- What you will do -
Beginning at the line containing "right-handed frame, and", output every line to the end of the data below exactly as it appears.

Some records
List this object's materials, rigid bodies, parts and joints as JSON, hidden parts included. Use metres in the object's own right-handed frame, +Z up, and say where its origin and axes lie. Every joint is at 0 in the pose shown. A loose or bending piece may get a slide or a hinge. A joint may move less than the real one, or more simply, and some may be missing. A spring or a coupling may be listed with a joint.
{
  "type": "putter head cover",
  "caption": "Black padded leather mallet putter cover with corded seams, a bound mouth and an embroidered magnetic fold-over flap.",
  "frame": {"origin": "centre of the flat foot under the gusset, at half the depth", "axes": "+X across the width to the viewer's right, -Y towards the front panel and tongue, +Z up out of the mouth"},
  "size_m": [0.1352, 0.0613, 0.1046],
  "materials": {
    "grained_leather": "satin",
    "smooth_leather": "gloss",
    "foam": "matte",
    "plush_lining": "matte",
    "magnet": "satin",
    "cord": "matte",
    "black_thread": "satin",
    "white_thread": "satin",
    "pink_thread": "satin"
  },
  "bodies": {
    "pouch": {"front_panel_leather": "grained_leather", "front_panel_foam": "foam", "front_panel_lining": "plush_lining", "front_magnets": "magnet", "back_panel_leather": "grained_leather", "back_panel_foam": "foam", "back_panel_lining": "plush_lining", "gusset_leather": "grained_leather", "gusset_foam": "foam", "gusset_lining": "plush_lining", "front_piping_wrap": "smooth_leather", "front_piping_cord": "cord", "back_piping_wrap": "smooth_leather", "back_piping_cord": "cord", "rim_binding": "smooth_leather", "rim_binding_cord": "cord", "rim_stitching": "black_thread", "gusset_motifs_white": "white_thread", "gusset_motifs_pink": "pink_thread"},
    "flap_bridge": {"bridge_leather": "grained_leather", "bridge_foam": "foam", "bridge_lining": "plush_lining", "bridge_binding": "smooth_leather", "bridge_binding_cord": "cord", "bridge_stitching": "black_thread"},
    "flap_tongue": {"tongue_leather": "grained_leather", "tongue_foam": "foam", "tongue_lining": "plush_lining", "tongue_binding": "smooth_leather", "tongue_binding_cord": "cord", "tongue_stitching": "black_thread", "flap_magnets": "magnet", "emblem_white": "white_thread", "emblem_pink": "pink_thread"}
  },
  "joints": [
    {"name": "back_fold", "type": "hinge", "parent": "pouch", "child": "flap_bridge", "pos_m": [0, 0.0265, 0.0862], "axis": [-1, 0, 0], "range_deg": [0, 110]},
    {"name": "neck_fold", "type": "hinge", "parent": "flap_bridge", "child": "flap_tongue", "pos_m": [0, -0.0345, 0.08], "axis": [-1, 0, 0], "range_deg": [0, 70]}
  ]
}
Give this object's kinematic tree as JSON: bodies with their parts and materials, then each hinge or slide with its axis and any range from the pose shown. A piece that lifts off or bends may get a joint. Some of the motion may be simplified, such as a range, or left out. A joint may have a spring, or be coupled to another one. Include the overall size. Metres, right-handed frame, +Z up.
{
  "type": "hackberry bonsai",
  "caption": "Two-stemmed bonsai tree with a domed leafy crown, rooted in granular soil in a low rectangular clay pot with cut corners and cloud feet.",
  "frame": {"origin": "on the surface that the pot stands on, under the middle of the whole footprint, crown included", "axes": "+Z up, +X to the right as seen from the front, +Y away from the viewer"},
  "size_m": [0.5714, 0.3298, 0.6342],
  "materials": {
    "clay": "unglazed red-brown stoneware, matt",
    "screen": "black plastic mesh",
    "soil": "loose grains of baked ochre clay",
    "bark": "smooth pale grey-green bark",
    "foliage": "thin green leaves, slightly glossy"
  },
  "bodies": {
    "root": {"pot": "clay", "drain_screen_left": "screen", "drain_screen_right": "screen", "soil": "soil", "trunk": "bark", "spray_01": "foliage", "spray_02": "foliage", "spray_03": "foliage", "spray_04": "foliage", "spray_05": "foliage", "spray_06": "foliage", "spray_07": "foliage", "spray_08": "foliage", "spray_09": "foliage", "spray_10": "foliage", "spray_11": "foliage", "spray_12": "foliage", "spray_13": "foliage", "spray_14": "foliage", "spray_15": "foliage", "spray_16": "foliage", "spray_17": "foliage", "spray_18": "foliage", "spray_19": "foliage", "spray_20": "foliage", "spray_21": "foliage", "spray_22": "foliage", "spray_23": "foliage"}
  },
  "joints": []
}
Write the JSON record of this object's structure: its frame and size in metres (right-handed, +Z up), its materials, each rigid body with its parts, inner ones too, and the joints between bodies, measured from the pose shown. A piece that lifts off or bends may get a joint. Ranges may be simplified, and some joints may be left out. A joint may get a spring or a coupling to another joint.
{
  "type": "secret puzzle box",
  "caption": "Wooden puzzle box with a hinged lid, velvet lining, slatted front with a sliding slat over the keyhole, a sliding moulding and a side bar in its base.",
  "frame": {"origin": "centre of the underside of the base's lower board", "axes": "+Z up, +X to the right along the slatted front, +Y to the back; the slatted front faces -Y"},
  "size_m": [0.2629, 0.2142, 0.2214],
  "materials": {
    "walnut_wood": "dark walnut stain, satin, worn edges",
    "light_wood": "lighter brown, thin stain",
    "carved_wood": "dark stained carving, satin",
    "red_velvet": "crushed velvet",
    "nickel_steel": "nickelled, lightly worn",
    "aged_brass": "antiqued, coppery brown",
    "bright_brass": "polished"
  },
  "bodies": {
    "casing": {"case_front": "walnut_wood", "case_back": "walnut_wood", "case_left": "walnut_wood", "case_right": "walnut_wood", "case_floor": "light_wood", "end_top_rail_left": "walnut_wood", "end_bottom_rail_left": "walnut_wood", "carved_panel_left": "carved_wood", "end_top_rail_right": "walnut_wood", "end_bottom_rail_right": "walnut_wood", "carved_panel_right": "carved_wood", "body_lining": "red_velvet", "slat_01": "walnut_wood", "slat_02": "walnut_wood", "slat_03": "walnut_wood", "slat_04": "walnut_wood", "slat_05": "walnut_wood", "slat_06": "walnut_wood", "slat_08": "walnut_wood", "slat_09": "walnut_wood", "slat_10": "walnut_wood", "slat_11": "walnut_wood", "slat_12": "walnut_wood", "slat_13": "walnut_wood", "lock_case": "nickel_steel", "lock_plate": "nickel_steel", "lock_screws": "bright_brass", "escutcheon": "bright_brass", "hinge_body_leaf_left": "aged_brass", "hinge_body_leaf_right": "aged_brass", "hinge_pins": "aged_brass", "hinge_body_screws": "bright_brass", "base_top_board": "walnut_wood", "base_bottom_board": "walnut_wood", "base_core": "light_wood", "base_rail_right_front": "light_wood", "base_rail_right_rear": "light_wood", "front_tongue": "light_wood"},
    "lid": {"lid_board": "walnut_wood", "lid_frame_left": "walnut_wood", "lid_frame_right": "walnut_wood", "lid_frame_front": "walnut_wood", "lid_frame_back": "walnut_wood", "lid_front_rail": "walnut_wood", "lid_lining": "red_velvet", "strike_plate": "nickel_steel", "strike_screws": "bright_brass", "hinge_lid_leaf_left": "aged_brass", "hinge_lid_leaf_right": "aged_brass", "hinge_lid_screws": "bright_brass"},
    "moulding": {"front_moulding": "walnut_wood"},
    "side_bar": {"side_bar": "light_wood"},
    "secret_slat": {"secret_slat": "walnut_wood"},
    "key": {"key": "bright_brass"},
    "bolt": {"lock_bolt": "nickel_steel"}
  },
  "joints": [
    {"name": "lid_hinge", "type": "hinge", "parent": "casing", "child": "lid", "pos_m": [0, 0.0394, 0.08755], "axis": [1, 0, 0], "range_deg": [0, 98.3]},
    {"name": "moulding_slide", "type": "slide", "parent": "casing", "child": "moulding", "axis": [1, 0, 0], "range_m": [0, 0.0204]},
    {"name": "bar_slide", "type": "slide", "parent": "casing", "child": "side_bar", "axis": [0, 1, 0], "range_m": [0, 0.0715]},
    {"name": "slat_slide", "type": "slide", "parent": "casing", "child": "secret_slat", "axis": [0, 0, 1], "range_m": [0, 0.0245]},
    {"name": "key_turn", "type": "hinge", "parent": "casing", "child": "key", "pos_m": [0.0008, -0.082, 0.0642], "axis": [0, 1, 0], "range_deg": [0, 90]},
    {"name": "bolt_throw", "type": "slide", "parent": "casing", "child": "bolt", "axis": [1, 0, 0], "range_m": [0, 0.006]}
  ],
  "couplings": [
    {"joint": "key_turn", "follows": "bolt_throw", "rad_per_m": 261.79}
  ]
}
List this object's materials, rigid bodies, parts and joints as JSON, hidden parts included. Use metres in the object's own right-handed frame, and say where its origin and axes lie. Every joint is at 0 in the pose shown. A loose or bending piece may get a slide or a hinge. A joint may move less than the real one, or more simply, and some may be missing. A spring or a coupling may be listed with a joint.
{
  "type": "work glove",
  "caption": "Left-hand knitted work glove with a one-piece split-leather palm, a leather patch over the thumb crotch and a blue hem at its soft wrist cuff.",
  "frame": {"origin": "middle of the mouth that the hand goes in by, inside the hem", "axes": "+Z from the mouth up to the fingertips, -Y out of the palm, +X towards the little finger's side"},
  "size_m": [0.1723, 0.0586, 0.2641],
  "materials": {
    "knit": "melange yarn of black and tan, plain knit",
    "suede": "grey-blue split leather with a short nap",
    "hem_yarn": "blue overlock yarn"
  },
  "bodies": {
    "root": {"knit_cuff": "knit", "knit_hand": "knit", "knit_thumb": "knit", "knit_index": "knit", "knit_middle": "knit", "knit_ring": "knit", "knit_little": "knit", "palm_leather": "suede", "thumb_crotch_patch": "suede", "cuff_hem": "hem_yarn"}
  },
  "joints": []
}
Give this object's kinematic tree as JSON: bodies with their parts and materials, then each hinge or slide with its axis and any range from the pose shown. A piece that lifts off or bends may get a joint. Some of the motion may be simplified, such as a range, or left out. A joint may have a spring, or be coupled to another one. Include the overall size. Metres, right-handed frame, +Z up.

- Answer -
List this object's materials, rigid bodies, parts and joints as JSON, hidden parts included. Use metres in the object's own right-handed frame, and say where its origin and axes lie. Every joint is at 0 in the pose shown. A loose or bending piece may get a slide or a hinge. A joint may move less than the real one, or more simply, and some may be missing. A spring or a coupling may be listed with a joint.
{
  "type": "work glove",
  "caption": "Left-hand knitted work glove with a one-piece split-leather palm, a leather patch over the thumb crotch and a blue hem at its soft wrist cuff.",
  "frame": {"origin": "middle of the mouth that the hand goes in by, inside the hem", "axes": "+Z from the mouth up to the fingertips, -Y out of the palm, +X towards the little finger's side"},
  "size_m": [0.1723, 0.0586, 0.2641],
  "materials": {
    "knit": "melange yarn of black and tan, plain knit",
    "suede": "grey-blue split leather with a short nap",
    "hem_yarn": "blue overlock yarn"
  },
  "bodies": {
    "root": {"knit_cuff": "knit", "knit_hand": "knit", "knit_thumb": "knit", "knit_index": "knit", "knit_middle": "knit", "knit_ring": "knit", "knit_little": "knit", "palm_leather": "suede", "thumb_crotch_patch": "suede", "cuff_hem": "hem_yarn"}
  },
  "joints": []
}
Give this object's kinematic tree as JSON: bodies with their parts and materials, then each hinge or slide with its axis and any range from the pose shown. A piece that lifts off or bends may get a joint. Some of the motion may be simplified, such as a range, or left out. A joint may have a spring, or be coupled to another one. Include the overall size. Metres, right-handed frame, +Z up.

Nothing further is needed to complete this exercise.